Et puis dans un journal, il n’y a pas que de longs articles de fond : le journal est un outil grâce auquel chaque personne peut trouver sa place, à sa mesure, en fonction de ses capacités et de ses envies.

C’est qui « les corres » ?
L’équipe du CPJEPS de Nantes est en cours de discussion avec un collègue des Ceméa à Marseille pour que deux groupes se rencontrent par la correspondance. Les stagiaires du CPJEPS sont au courant de ces discussions et, cette semaine, cette attente de réponse se traduit par un enthousiasme débordant à sortir la publication N°1 du journal.

L’après-midi de mardi, des personnes ont écrit des histoires, des acrostiches, inventé des mots-croisés, fait de la linogravure, de la gravure sur tetra pack, du dessin, des cartes magiques. Nous nous sommes interrogés sur la pertinence ou pas de mettre des blagues dans le journal et donc sur comment des gens qu’on ne connaît pas allaient les recevoir. Nous avons réfléchi au format du journal, à comment nous allions l’imprimer, en combien d’exemplaires : « Il en faut un pour chacun·e d’entre nous mais je voudrais aussi en offrir un à ma tutrice ! », « On en envoie combien aux correspondants ? ». Il y a une émulation qui porte le groupe avec une question principale qui revient plusieurs fois dans l’après-midi « Est-ce qu’ils vont nous répondre ? ». Nous avons fini par nous dire que si notre journal est chouette, cela pourrait leur donner envie d’en faire un aussi ou au moins de nous envoyer une lettre.

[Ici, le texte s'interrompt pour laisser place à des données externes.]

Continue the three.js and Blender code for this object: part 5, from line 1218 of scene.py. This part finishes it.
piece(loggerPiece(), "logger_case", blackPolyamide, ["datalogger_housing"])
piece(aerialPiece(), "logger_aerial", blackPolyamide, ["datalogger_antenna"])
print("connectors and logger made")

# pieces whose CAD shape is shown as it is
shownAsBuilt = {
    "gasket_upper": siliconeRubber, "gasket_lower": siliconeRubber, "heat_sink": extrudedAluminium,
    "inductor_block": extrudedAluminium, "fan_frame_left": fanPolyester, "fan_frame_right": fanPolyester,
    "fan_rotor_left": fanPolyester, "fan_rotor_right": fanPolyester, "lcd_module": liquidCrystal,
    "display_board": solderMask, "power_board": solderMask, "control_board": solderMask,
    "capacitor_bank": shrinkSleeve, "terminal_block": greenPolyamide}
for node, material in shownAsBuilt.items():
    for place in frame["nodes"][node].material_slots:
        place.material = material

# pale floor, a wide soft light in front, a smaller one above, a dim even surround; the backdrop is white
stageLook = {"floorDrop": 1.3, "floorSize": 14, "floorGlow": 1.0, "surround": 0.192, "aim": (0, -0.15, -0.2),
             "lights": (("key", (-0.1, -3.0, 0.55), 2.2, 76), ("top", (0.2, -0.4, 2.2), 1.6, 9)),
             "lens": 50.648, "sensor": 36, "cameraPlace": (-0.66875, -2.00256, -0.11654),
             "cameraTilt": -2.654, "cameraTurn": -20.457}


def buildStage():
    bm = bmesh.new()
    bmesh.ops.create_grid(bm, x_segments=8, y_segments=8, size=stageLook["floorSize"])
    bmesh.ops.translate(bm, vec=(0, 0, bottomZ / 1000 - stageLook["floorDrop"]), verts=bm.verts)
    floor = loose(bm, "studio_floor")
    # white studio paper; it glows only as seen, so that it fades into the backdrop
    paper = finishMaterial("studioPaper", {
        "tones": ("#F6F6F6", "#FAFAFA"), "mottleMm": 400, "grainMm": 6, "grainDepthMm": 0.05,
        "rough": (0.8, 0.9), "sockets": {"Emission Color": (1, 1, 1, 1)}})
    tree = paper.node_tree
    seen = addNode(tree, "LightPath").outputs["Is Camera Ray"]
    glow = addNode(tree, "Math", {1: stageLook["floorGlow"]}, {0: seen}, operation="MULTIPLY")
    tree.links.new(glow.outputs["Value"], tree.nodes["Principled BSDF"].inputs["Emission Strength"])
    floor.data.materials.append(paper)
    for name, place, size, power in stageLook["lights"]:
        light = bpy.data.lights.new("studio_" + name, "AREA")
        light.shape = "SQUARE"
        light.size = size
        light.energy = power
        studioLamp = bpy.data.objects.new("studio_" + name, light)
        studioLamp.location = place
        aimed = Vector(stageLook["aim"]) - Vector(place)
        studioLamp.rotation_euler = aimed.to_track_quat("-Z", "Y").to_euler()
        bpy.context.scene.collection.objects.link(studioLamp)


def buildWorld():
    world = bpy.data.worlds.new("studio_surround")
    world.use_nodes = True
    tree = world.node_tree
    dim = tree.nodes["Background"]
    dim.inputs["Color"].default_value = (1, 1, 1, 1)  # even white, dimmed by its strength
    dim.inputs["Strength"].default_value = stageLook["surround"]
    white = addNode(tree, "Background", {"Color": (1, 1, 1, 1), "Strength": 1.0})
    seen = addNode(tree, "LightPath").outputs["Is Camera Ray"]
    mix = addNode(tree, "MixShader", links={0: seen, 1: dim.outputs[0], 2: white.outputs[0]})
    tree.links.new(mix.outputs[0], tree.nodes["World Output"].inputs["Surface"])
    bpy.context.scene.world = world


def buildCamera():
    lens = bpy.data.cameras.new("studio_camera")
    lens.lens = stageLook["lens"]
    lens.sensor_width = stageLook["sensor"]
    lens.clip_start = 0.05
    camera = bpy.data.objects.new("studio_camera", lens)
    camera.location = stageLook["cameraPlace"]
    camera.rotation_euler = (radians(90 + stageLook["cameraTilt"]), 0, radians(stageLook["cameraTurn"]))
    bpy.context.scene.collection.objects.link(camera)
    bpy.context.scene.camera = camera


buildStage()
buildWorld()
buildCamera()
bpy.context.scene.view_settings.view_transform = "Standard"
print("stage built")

À travers ce support, nous faisons le pari que si les personnes prennent plaisir à écrire pour le journal, à illustrer, elles vont pouvoir transférer les compétences et les capacités acquises à travers ce projet dans le travail pour les certifications mais aussi dans leur pratique d’animateur·trices.

Nous ne manquerons pas, quand nous aurons bouclé la première impression, de partager ce travail avec vous (nous avons prévu un exemplaire pour les gens qui passent au 102).